Legislators are seeking to fix a 2006 law that was supposed to grant state recognition to Abenaki in Vermont, but because it did not recognize specific tribes fell short of federal requirements governing who may sell arts and crafts as native-made. Helping Abenaki market their work as such had been one of the main goals of the recognition law.
Friday, the Senate committee brought in members of various Abenaki bands to lay out their differences over proposals to amend the law. Committee Chairman Vincent Illuzzi, R-Essex/Orleans, said the comments boiled the issues down. When the Legislature reconvenes after a weeklong break for town meeting, the committee will have to make a decision, he said.
Merrill said she doesn't trust the commission to decide which bands should be recognized and refused to be represented on the commission because members were not required to prove their heritage. Since the 2006 state law, she said, new bands of Abenaki with tenuous authenticity have popped up.
Merrill said her band had state recognition once -- in 1976 -- and therefore has proven its connection to the state. That recognition was rescinded the next year, and her band's efforts to achieve federal recognition failed.
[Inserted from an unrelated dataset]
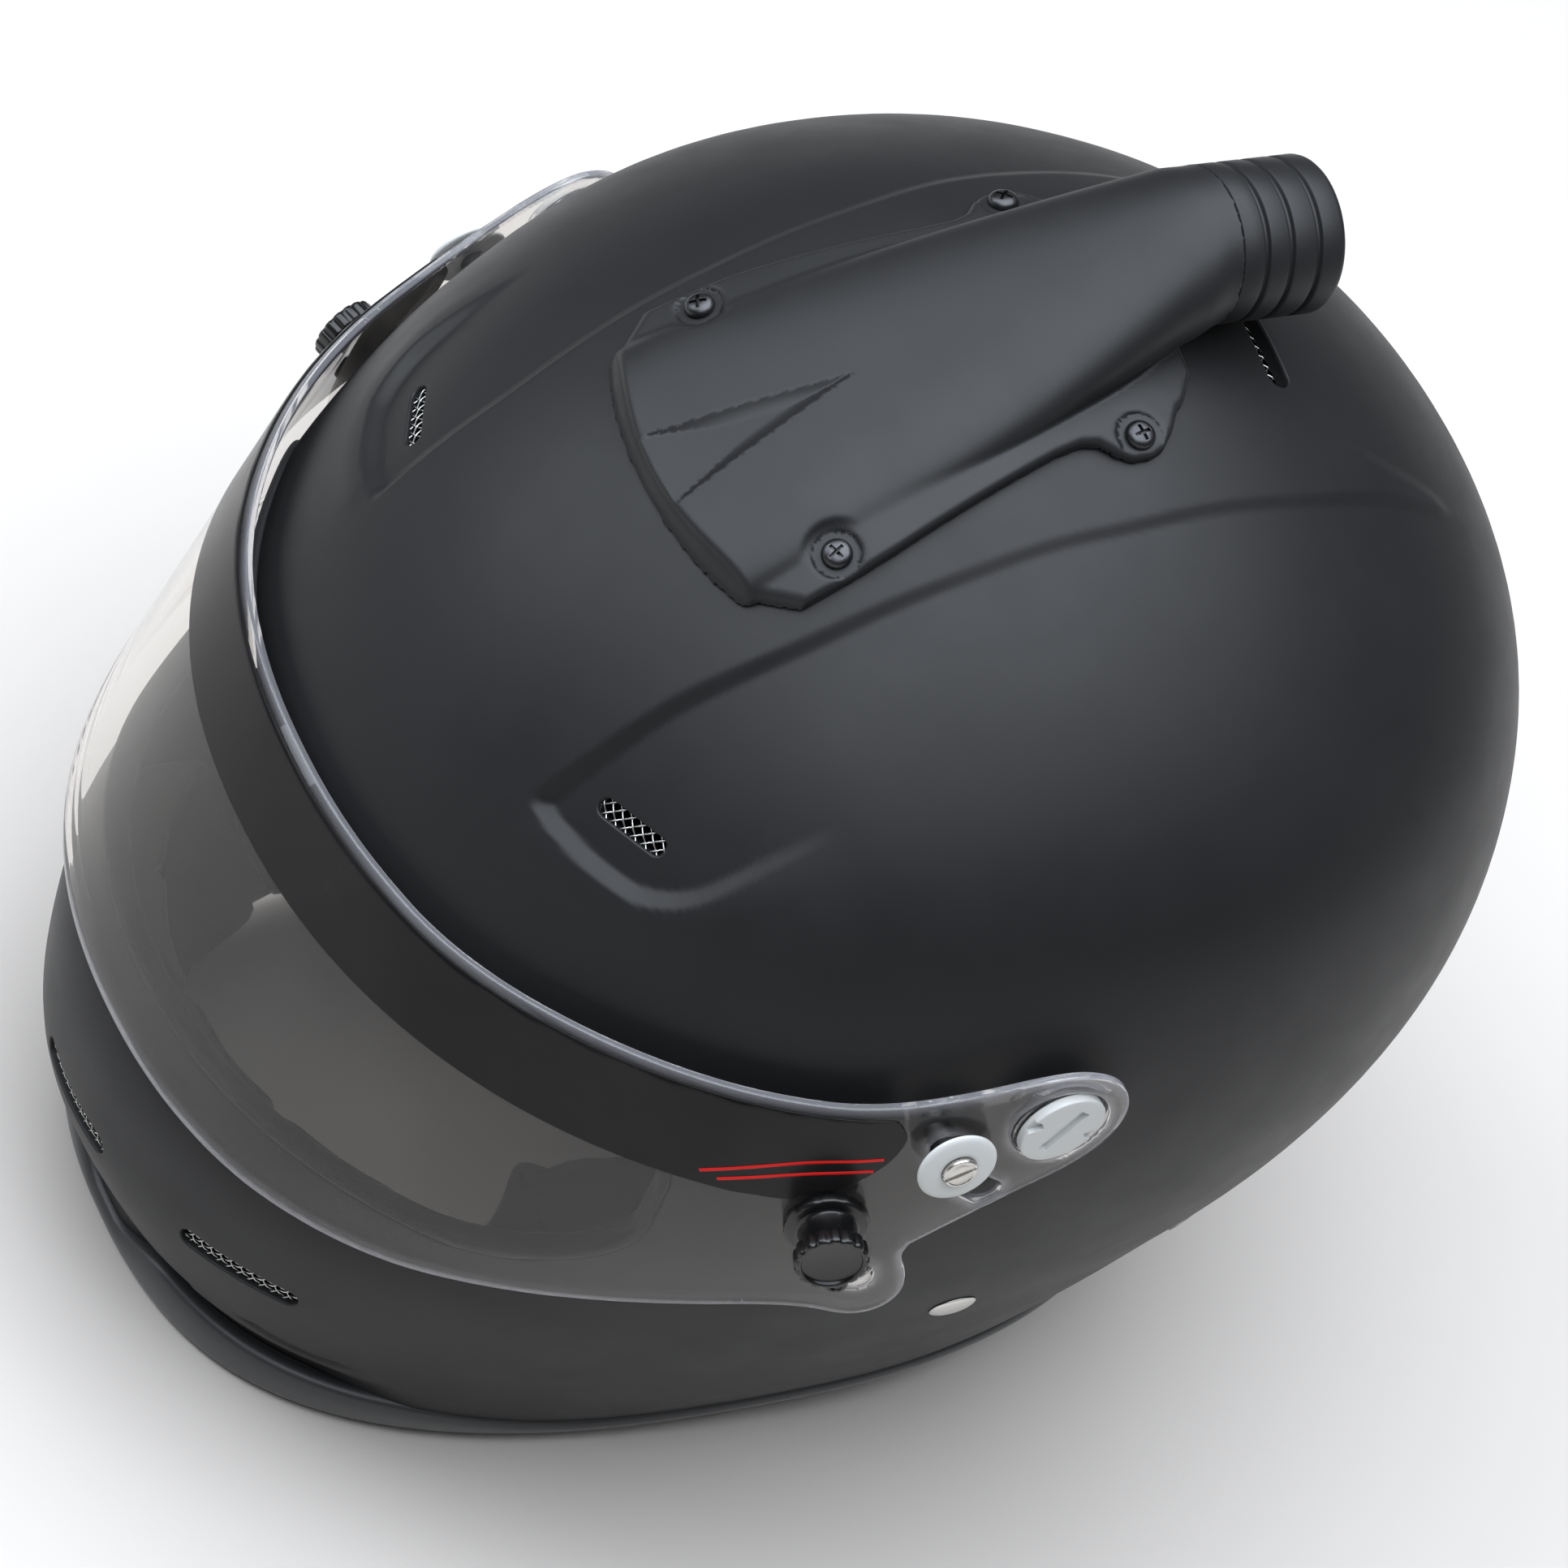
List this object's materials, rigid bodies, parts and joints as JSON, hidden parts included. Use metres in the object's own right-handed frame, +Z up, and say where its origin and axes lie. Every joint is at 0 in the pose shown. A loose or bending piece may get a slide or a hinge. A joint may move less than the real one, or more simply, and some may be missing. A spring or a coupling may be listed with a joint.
{
  "type": "auto racing helmet",
  "caption": "Full-face auto racing helmet with a forced-air crown scoop and hose nozzle, lifting clear visor, vents, padding, chin strap and restraint anchors.",
  "frame": {"origin": "on the surface that the helmet stands on, under the middle of its box", "axes": "+Z up, -Y the wearer's front, +X the wearer's left; the nozzle points along +Y"},
  "size_m": [0.2696, 0.3113, 0.3064],
  "materials": {
    "shell_coat": "matte",
    "scoop_plastic": "matte",
    "edge_rubber": "satin",
    "gasket_rubber": "matte",
    "liner_foam": "matte",
    "lining_cloth": "matte",
    "clear_visor": "gloss",
    "strip_film": "satin",
    "post_plastic": "satin",
    "pivot_plastic": "satin",
    "bush_plastic": "satin",
    "steel_screw": "satin",
    "black_screw": "satin",
    "rivet_metal": "satin",
    "steel_mesh": "satin",
    "insert_steel": "satin",
    "strap_webbing": "matte"
  },
  "bodies": {
    "shell": {"outer_shell": "shell_coat", "edge_trim": "edge_rubber", "eyeport_gasket": "gasket_rubber", "eps_liner": "liner_foam", "comfort_liner": "lining_cloth", "cheek_pad_left": "lining_cloth", "cheek_pad_right": "lining_cloth", "chin_bar_pad": "liner_foam", "neck_roll": "lining_cloth", "pivot_bushes": "bush_plastic", "pivot_screws": "pivot_plastic", "limiter_screws": "steel_screw", "limiter_washers": "pivot_plastic", "limiter_bosses": "bush_plastic", "detent_pegs": "bush_plastic", "strap_rivets": "rivet_metal", "chin_vent_meshes": "steel_mesh", "brow_vent_meshes": "steel_mesh", "rear_vent_mesh": "steel_mesh", "air_scoop": "scoop_plastic", "scoop_nozzle": "scoop_plastic", "scoop_screws": "black_screw", "scoop_nuts": "insert_steel", "anchor_inserts": "insert_steel", "chin_strap_left": "strap_webbing", "chin_strap_right": "strap_webbing"},
    "visor": {"visor": "clear_visor", "sun_strip": "strip_film", "tear_off_posts": "post_plastic"},
    "ring_outer": {"d_ring_outer": "steel_screw"},
    "ring_inner": {"d_ring_inner": "steel_screw"}
  },
  "joints": [
    {"name": "visor_lift", "type": "hinge", "parent": "shell", "child": "visor", "pos_m": [0, -0.0129, 0.168], "axis": [-1, 0, 0], "range_deg": [0, 45]},
    {"name": "ring_swing_outer", "type": "hinge", "parent": "shell", "child": "ring_outer", "pos_m": [0.063, -0.0008, 0.0265], "axis": [0, 1, 0], "range_deg": [-40, 40]},
    {"name": "ring_swing_inner", "type": "hinge", "parent": "shell", "child": "ring_inner", "pos_m": [0.057, -0.0008, 0.0265], "axis": [0, 1, 0], "range_deg": [-40, 40]}
  ],
  "couplings": [
    {"joint": "ring_swing_inner", "follows": "ring_swing_outer", "ratio": 1}
  ]
}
"We represent the majority of Abenaki citizens in the state of Vermont," said Nancy Millette, former chief of the Newbury-based Koasek Traditional Abenaki Nation. Other bands would go through the process of applying for recognition laid out by the Vermont Commission on Native American Affairs, she said.
"We are not saying there are not other bands. We are not saying they don't deserve recognition," Millette said.
Merrill's and Millette's proposal to grant three bands outright recognition set off an angry e-mail exchange among other Abenaki in recent days and brought a vehement response in front of the committee Friday.
"April's and Nancy's groups are not the majority of Abenaki in Vermont," Dow said. "Centralized tribes were not part of our life ways but merely a construct developed for Indian groups to abide by the rules of the colonizer."
"I will not watch two bands be slid under the radar," said Luke Willard of the Nulhegan Band of Abenaki, which he said represents 141 households in Essex and Orleans counties.